The next objective is Thursday’s semi-final and there will be no let up as Australia will undoubtedly take the game to South Africa. The Proteas did beat Australia in the round-robin stage of the World Cup, but knock-out matches are a totally different ball-game.

“I think it will probably be different in the sense that a lot of their guys have been in those situations before and have a good reference of how it is, having won the World Cup and having played in the semi-final four years ago,” said Van der Dussen.

“So they, in terms of that’ll probably know what it’s about a bit more I suppose, But it’s on the day, it’s about what team rocks up, what team is switched on, what team executes their plans.”

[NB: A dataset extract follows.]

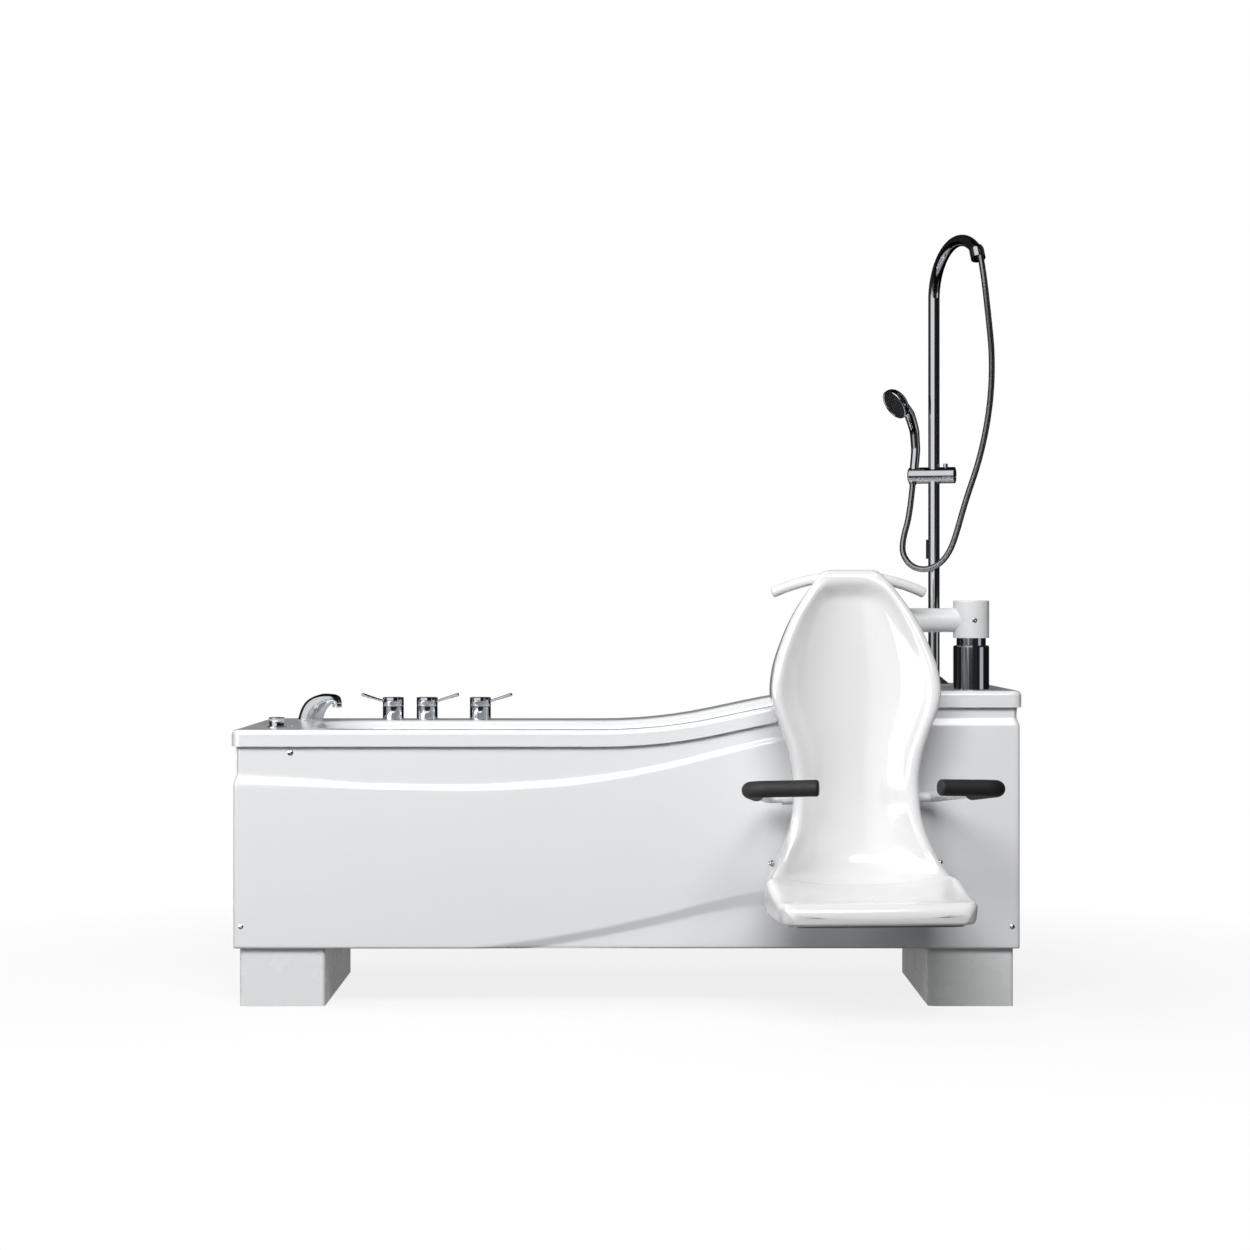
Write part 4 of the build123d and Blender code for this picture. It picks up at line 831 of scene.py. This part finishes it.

Head-to-head, Australia have the upper-hand over South Africa in World Cup semi-finals, having beaten them twice in the past – in 1999 and 2007.

Despite the pressure of a World Cup semi-final and the possible repercussions of a loss, Van der Dussen said their journey as a team had been special and the team would focus on that regardless of the semi-final result on Thursday.

“(In 1999) I was 10 years old, so I don’t remember too much but, looking at that team, they obviously had a really good chance to win the World Cup, I think we have a good chance as well. (In) 2007, again I suppose on the day the team didn’t execute like they wanted to and that’s fine,” he said.

“The whole chat around our group was ‘you know what, on the 19th of November we’ll be where we need to be, if it’s lifting the trophy or not. It’s fine, whatever happens will happen’.

“At the end of the day, I think that the time we’ve had together, the last 8 to 12 weeks with the squad will go down as probably some of the best team environments and times I’ve had in my career. So, whether we win or not, we’ll definitely go away from here with fond memories.”